Si susseguono quindi una serie abbastanza lunga di danze che oscillano tra il serio ed il parodico, come la danza che racconta la storia dell’uccello Karura, in indiano Garuda, una delle otto divinità protettrici del buddismo ed altre due immediatamente successive a questa che raccontano di un barbaro ed una fanciulla importunata dal primo in maniera oscena e salvata dall’intervento di due guardiani del tempio e di un Brahmino messo completamente in ridicolo.
Dopodiché si ritorna al serio grazie all’introduzione del personaggio di nome Taikofu, grande padre degli orfani, che effettua varie benedizioni e preghiere rivolgendosi infine anche ai defunti.
La rappresentazione si chiude nel grottesco con la danza Suikoō o Suikojū, nient’altro che una satira nei confronti dei regni stranieri.

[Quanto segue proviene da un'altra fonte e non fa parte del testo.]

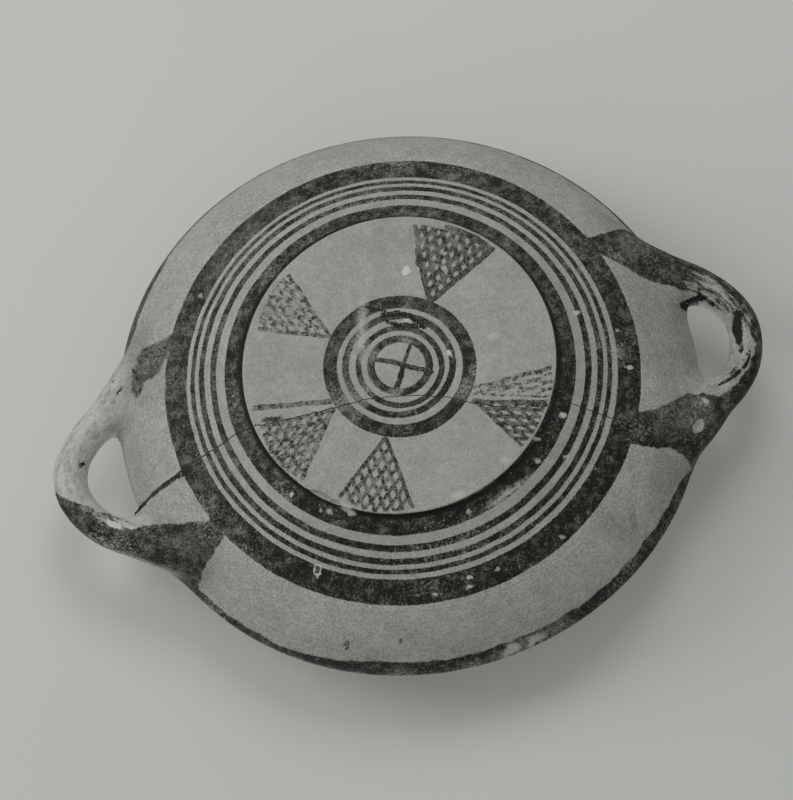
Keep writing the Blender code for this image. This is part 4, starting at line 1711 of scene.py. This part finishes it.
# %% [markdown]
# ## Dark handles, rubbed by hands
#
# The painter brushed each handle's roots dark, with a wavering edge. Hands
# have since rubbed the rolls: paint is left in streaks that follow the west
# roll and in blotches on the east one. Noise stretched along the roll makes
# both, and a cover value for each stretch says how much paint is left.

# %% Paint the roots and the handles
WAVER = 3.4
STREAK_SHAPE, BLOTCH_SHAPE = (0.09, 0.55, 0.55), (0.10, 0.26, 0.26)
OUT_OF_ROLL = (1.0, 4.5)
WEST_END = {'x': (-149.0, -127.0), 'y': (-27.0, -17.0)}
EAST_END = {'x': (90.0, 96.0), 'y': (15.0, 22.0)}
EAST_LOW = {'x': (140.0, 150.0), 'y': (-14.0, -6.0)}
# How much paint is left, on the roll's upper side and round its outside
COVER_NEAR_WALL, COVER_EAST = 0.96, 0.64
COVER_EAST_LOW, COVER_WEST_END = (0.64, 0.95), (0.50, 0.76)

root = b.reads('root_paint')
along = b.reads('along_roll', 'Vector')
waver = b.mul(b.sub(b.cloud('waver', place), 0.5), WAVER)
streaks = b.cloud('streaks', b.vector('MULTIPLY', along, STREAK_SHAPE))
outward = b.ramp(b.part(along, (0, 1, 0)), *OUT_OF_ROLL)
west_end = b.mul(b.ramp(x, *WEST_END['x'], 1.0, 0.0),
                 b.ramp(y, *WEST_END['y']))
east_end = b.mul(b.ramp(x, *EAST_END['x']), b.ramp(y, *EAST_END['y']))
blotches = b.cloud('blotches', b.vector('MULTIPLY', along, BLOTCH_SHAPE))
east_low = b.mul(b.ramp(x, *EAST_LOW['x']),
                 b.ramp(y, *EAST_LOW['y'], 1.0, 0.0))
cover = b.mix(east_end, 1.0, b.ramp(x, 112.0, 122.0, COVER_NEAR_WALL,
                                    COVER_EAST))
cover = b.mix(east_low, cover, b.mix(outward, *COVER_EAST_LOW))
cover = b.mix(west_end, cover, b.mix(outward, *COVER_WEST_END))
edge = b.math('MULTIPLY_ADD', cover, -0.42, 0.71)
kept = b.sub(b.mix(b.most(east_end, east_low), streaks, blotches), edge)
soft = b.mix(east_end, 0.065, 0.10)
kept = b.ramp(kept, b.mul(soft, -1.0), soft)
root_mask = b.mul(b.ramp(b.add(root, waver), b.mix(east_end, -0.5, -1.6), 0.5,
                         1.0, 0.0), kept)
# Single strokes on the handles, some of them painted shade in the west crevice
marks = b.ramp(b.add(b.reads('handle_strokes_and_shade'), waver), -0.4, 0.4, 1.0, 0.0)
paint = b.most(paint, b.mul(b.most(root_mask, marks), outside))
ragged = b.use('hand', Place=place, **RAGGED)['Place']
paint = b.most(paint, b.mul(b.most(dirt, spots(b, ragged, STAINS)), outside))
print('with the handles:', b.laid)

# %% [markdown]
# ## What is worn off, and what lies on top
#
# Three sizes of wear take paint away: the listed soft places, small flakes
# and pinpricks all over; the crook at the foot's edge keeps its paint whole
# as painted shade. Then the slip below gets its cloudy tone, its smudges and
# the grime of handling, with painted shade in the joints' creases and beside
# the west handle and painted light on the east handle, and lime spots and
# dust lie over everything.

# %% Wear the paint
FLAKES, PINPRICKS, WORN_EDGE = (0.545, 0.640), (0.70, 0.76), (0.40, 0.60)
FLAKE_LOSS, PINPRICK_LOSS = 0.70, 0.45
CROOK_SHADE_IN, CROOK_SHADE_OUT = (71.6, 72.4), (73.2, 75.2)
KEPT_BY_SOLID = 0.8

worn = b.mul(spots(b, ragged, WORN), outside)
rub = b.cloud('rub', place)
patches = b.cloud('patches', place)
flakes = b.ramp(b.add(b.mul(rub, 0.66), b.mul(patches, 0.34)), *FLAKES)
pinpricks = b.ramp(b.cloud('pinpricks', place), *PINPRICKS)
loss = b.over(b.mul(flakes, FLAKE_LOSS), b.mul(pinpricks, PINPRICK_LOSS),
              b.mul(worn, b.ramp(rub, *WORN_EDGE)))
# The crook at the foot's edge keeps its paint whole and unthinned as
# painted shade in the corner; so do the dirt and the single strokes.
crook_shade = b.mul(b.mul(b.ramp(radius, *CROOK_SHADE_IN),
                    b.ramp(radius, *CROOK_SHADE_OUT, 1.0, 0.0)), outside)
solid = b.over(crook_shade, dirt, marks)
left = b.sub(1.0, b.mul(loss, b.sub(1.0, b.mul(solid, KEPT_BY_SOLID))))
paint = b.mul(paint, left)
print('with the wear:', b.laid)

# %% Tone the slip, and lay the grime of handling, painted shade and painted light on it
SLIP_GRAIN = {'Clouds': 0.80, 'Mottle': 1.1, 'Specks': 1.1, 'Grit': 0.045,
              'Pits': 0.12}
GRAIN_AT_FOOT, GRAIN_AT_LIP, GRAIN_RADII = 2.4, 4.4, (76.0, 112.0)
BRUSH_LINES, BRUSH_TONE = 1.1, 0.38
GRIME_AT_LIP, GRIME_ON_HANDLES, GRIME_ELSEWHERE = 0.45, 0.5, 0.12
# Where and how far the east handle is paled: paler slip and painted light
PALE_LIT_FROM, PALE_LIT, PALE_LIT_TONE = (118.0, 134.0), (0.38, 0.60), 0.7

grain = b.use('grain', Place=place,
              Grain=b.ramp(radius, *GRAIN_RADII, GRAIN_AT_FOOT, GRAIN_AT_LIP),
              **SLIP_GRAIN)
ground = b.mix_colour(grain['Tone'], SLIP_DARK, SLIP_LIGHT)
brushed = b.cloud('brushed', b.join(b.mul(radius, BRUSH_LINES),
                                    b.mul(z, BRUSH_LINES), 0.0))
ground = b.mix_colour(b.mul(b.ramp(brushed, 0.35, 0.75), BRUSH_TONE), ground,
                      SLIP_DARK)
smudges = b.ramp(b.cloud('smudges', place), 0.50, 0.70)
near_lip = b.ramp(lip_run, -26.0, -8.0)
grime_and_shade = b.mul(smudges, b.over(b.mul(near_lip, GRIME_AT_LIP),
                               b.mul(handle, GRIME_ON_HANDLES),
                               GRIME_ELSEWHERE))
# The listed smudges, some of them painted shade beside the west handle
grime_and_shade = b.over(grime_and_shade, b.mul(b.mul(spots(b, ragged, SMUDGES_AND_SHADE), outside),
                              b.ramp(rub, 0.25, 0.75)))
# Darker in the joints' creases: dirt and painted shade.
grime_and_shade = b.over(grime_and_shade, b.mul(b.reads('crease_dirt_and_shade'), b.ramp(rub, 0.30, 0.60,
                                                        0.25, 0.75)))
ground = b.mix_colour(grime_and_shade, ground, SMUDGE_AND_SHADE)
# The east handle turns paler in blotches: paler slip, and painted light where
# it faces the light.
pale_lit_handle = b.ramp(b.add(b.mul(blotches, 0.65), b.mul(rub, 0.35)), *PALE_LIT)
pale_lit_handle = b.mul(b.mul(handle, b.ramp(x, *PALE_LIT_FROM)), pale_lit_handle)
ground = b.mix_colour(b.mul(pale_lit_handle, PALE_LIT_TONE), ground, LIME)
print('with the slip below:', b.laid)

# %% Lay the paint on, thin in places, and the lime and dust over it
THIN, THIN_LESS_SOUTH = (0.435, 0.66), 0.034
RING_CHIP = {'Centre': flat(57.3, -83.1), 'Inner': 1.5, 'Outer': 2.2}
DUST, RING_CHIP_TONE, DUST_TONE = (0.69, 0.75), 0.7, 0.6
SLIP_ROUGH, SLIP_POLISHED, PAINT_ROUGH = 0.76, 0.66, 0.54
BRUSH_DEPTH = 0.060

thinned = b.add(b.mul(b.cloud('thin', place), 0.55),
                b.mul(b.cloud('finely thin', place), 0.45))
thinned = b.sub(thinned, b.mul(b.ramp(south, -0.3, 0.9), THIN_LESS_SOUTH))
thinned = b.mul(b.ramp(thinned, *THIN), b.sub(1.0, solid))
colour = b.mix_colour(paint, ground,
                      b.mix_colour(thinned, PAINT_DARK, PAINT_THIN))
ring_chip = b.use('ring', Place=ragged, **RING_CHIP)['Mask']
lime = b.mul(b.most(spots(b, ragged, LIME_SPOTS),
                    b.mul(ring_chip, RING_CHIP_TONE)), outside)
dust = b.ramp(b.cloud('dust', place), *DUST)
colour = b.mix_colour(b.over(lime, b.mul(dust, DUST_TONE)), colour, LIME)
b.feed(shader.inputs['Base Color'], colour)

# Gloss: the paint is a little smoother than the slip.
b.feed(shader.inputs['Roughness'],
       b.mix(paint, b.ramp(grain['Tone'], 0.2, 0.8, SLIP_ROUGH,
                           SLIP_POLISHED), PAINT_ROUGH))

# Relief in millimetres.
height = b.add(grain['Height'], b.mul(b.sub(brushed, 0.5), BRUSH_DEPTH))
relief(b, height, shader)
print('nodes in the painted slip:', len(slip.node_tree.nodes))

# %% [markdown]
# ## Bare clay and dirt
#
# The chips show the clay under the slip, paler and rougher. The groove of
# the mend holds old dirt. Both use the clay's grain with other values.

# %% Bare clay in the chips, and dirt in the mend
def plain_clay(material, dark, pale, roughness, specular, **grain_values):
    """Clay with its grain and nothing painted on it."""
    b, place, shader = start_material(material)
    grain = b.use('grain', Place=place, Clouds=0.5, Grit=0.12,
                  **grain_values)
    b.feed(shader.inputs['Base Color'],
           b.mix_colour(grain['Tone'], dark, pale))
    shader.inputs['Roughness'].default_value = roughness
    shader.inputs['Specular IOR Level'].default_value = specular
    relief(b, grain['Height'], shader)


plain_clay(raw_clay, (0.14, 0.137, 0.128, 1), (0.52, 0.51, 0.485, 1),
           roughness=0.85, specular=0.25, Grain=1.6, Specks=0.5, Pits=0.16)
plain_clay(old_dirt, (0.022, 0.021, 0.019, 1), (0.105, 0.102, 0.095, 1),
           roughness=0.92, specular=0.2, Grain=1.4, Specks=0.3, Pits=0.10)
print('nodes in the bare clay:', len(raw_clay.node_tree.nodes))

# %% [markdown]
# ## The stage
#
# The bowl stands on its foot on a plain pale floor. To look at the painted
# underside the camera goes below, so the floor is a sheet that shows only
# from above, and a second sheet over the bowl, which shows only from below,
# stands behind it in that view. Neither sheet blocks or bounces light.

# %% Lay the floor and hang the backdrop
PAPER_TONE, PAPER_CLOUD = (0.66, 0.665, 0.65), 0.975
SHEET_HALF = 6.0
FLOOR_HEIGHT, BACKDROP_HEIGHT = -0.0003, 0.080


def one_sided_sheet(name, height, facing_up):
    """A sheet of pale paper that shows from one side only."""
    half = SHEET_HALF
    corners = [(-half, -half, height), (half, -half, height),
               (half, half, height), (-half, half, height)]
    order = (0, 1, 2, 3) if facing_up else (3, 2, 1, 0)
    sheet = mesh_object(name, corners, faces=[order])
    paper = bpy.data.materials.new(name + '_paper')
    b, place, shader = start_material(paper)
    dim = tuple(PAPER_CLOUD * t for t in PAPER_TONE) + (1,)
    b.feed(shader.inputs['Base Color'],
           b.mix_colour(b.ramp(b.cloud('paper', place), 0.3, 0.7), dim,
                        (*PAPER_TONE, 1)))
    shader.inputs['Roughness'].default_value = 0.9
    shader.inputs['Specular IOR Level'].default_value = 0.1
    clear = b.put('ShaderNodeBsdfTransparent')
    back = b.put('ShaderNodeNewGeometry').outputs['Backfacing']
    both = b.put('ShaderNodeMixShader', {0: back, 1: shader.outputs[0],
                                         2: clear.outputs[0]})
    out = next(n for n in paper.node_tree.nodes
               if n.type == 'OUTPUT_MATERIAL')
    b.feed(out.inputs['Surface'], both.outputs[0])
    sheet.data.materials.append(paper)
    sheet.visible_diffuse = sheet.visible_glossy = False
    sheet.visible_transmission = sheet.visible_shadow = False


one_sided_sheet('floor', FLOOR_HEIGHT, facing_up=True)
one_sided_sheet('backdrop', BACKDROP_HEIGHT, facing_up=False)
print('sheets at, metres:', FLOOR_HEIGHT, BACKDROP_HEIGHT)

# %% [markdown]
# ## Camera and light
#
# The camera looks up at the foot from below, tilted twenty degrees off the
# bowl's axis and rolled ten, with a long lens from a metre and a half away.
# A broad soft light stands beside the camera, high on its left. Another
# over the bowl is for anyone who looks at it from above.

# %% Set up the camera
TILT, ROLL_OF_VIEW = math.radians(20.6), math.radians(10.0)
TURN_OF_VIEW = math.radians(3.5)
DISTANCE, LENS, SEES_TO = 1.5, 148.2, 50.0
ASIDE, ABOVE = 0.0011, 0.0171

across = Vector((-1.0, 0.0, 0.0))
up_slope = Vector((0.0, math.cos(TILT), -math.sin(TILT)))
towards = Vector((0.0, -math.sin(TILT), -math.cos(TILT)))
right = math.cos(ROLL_OF_VIEW) * across - math.sin(ROLL_OF_VIEW) * up_slope
up = math.sin(ROLL_OF_VIEW) * across + math.cos(ROLL_OF_VIEW) * up_slope
turned = Matrix.Rotation(TURN_OF_VIEW, 3, 'Z')
right, up, towards = turned @ right, turned @ up, turned @ towards
stand = DISTANCE * towards - ASIDE * right - ABOVE * up

camera_data = bpy.data.cameras.new('camera')
camera_data.lens = LENS
camera_data.clip_end = SEES_TO
camera = bpy.data.objects.new('camera', camera_data)
bpy.context.scene.collection.objects.link(camera)
camera.matrix_world = Matrix.Translation(stand) @ Matrix(
    (right, up, towards)).transposed().to_4x4()
bpy.context.scene.camera = camera
print('camera at', [round(v, 3) for v in stand])


# %% Set up the lights
ROOM_COLOUR, ROOM_STRENGTH = (0.97, 1.0, 0.96, 1), 0.385
# Name, direction, distance, size across and power
LIGHTS = (
    ('window_light', -1.0 * right + 0.4 * up + 0.5 * towards, 1.6, 0.9, 6.6),
    ('sky_light', 1.0 * up + 0.75 * towards, 1.6, 0.9, 5.2),
    ('fill_light', -0.7 * right - 0.7 * up + 0.75 * towards, 1.6, 0.9, 1.5),
    ('top_light', (0.35, -0.45, 1.0), 1.8, 1.2, 15.0),
)


def soft_light(name, direction, distance, size, power):
    """A round soft light that faces the bowl."""
    data = bpy.data.lights.new(name, 'AREA')
    data.shape = 'DISK'
    data.size = size
    data.energy = power
    light = bpy.data.objects.new(name, data)
    bpy.context.scene.collection.objects.link(light)
    direction = Vector(direction).normalized()
    light.location = direction * distance
    light.rotation_euler = direction.to_track_quat('Z', 'Y').to_euler()


for light in LIGHTS:
    soft_light(*light)
world = bpy.data.worlds.new('room')
world.use_nodes = True
background = world.node_tree.nodes['Background']
background.inputs['Color'].default_value = ROOM_COLOUR
background.inputs['Strength'].default_value = ROOM_STRENGTH
bpy.context.scene.world = world
bpy.context.scene.view_settings.view_transform = 'Standard'
print('lights:', ', '.join(light[0] for light in LIGHTS))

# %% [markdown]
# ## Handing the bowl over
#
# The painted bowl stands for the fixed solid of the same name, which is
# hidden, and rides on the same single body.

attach(bowl, 'root')
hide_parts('bowl')
print('painted bowl:', len(bowl.data.vertices), 'points,',
      volume_and_gaps(bowl.data))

Questa è purtroppo solo una ricostruzione sulle fonti che ci sono pervenute comunque scarse, però è chiaro come un repertorio che conteneva una tale commistione di generi fosse destinato via via a scomparire con l’avanzare di forme ben più raffinate quali ilGagaku prima ed il Nō ed il Kabuki poi che avrebbero portato la cultura teatrale e musicale Imperiale e Shogunale giapponese ad un livello di raffinatezza ed astrazione filosofica cui il Gigaku non avrebbe mai potuto sperare.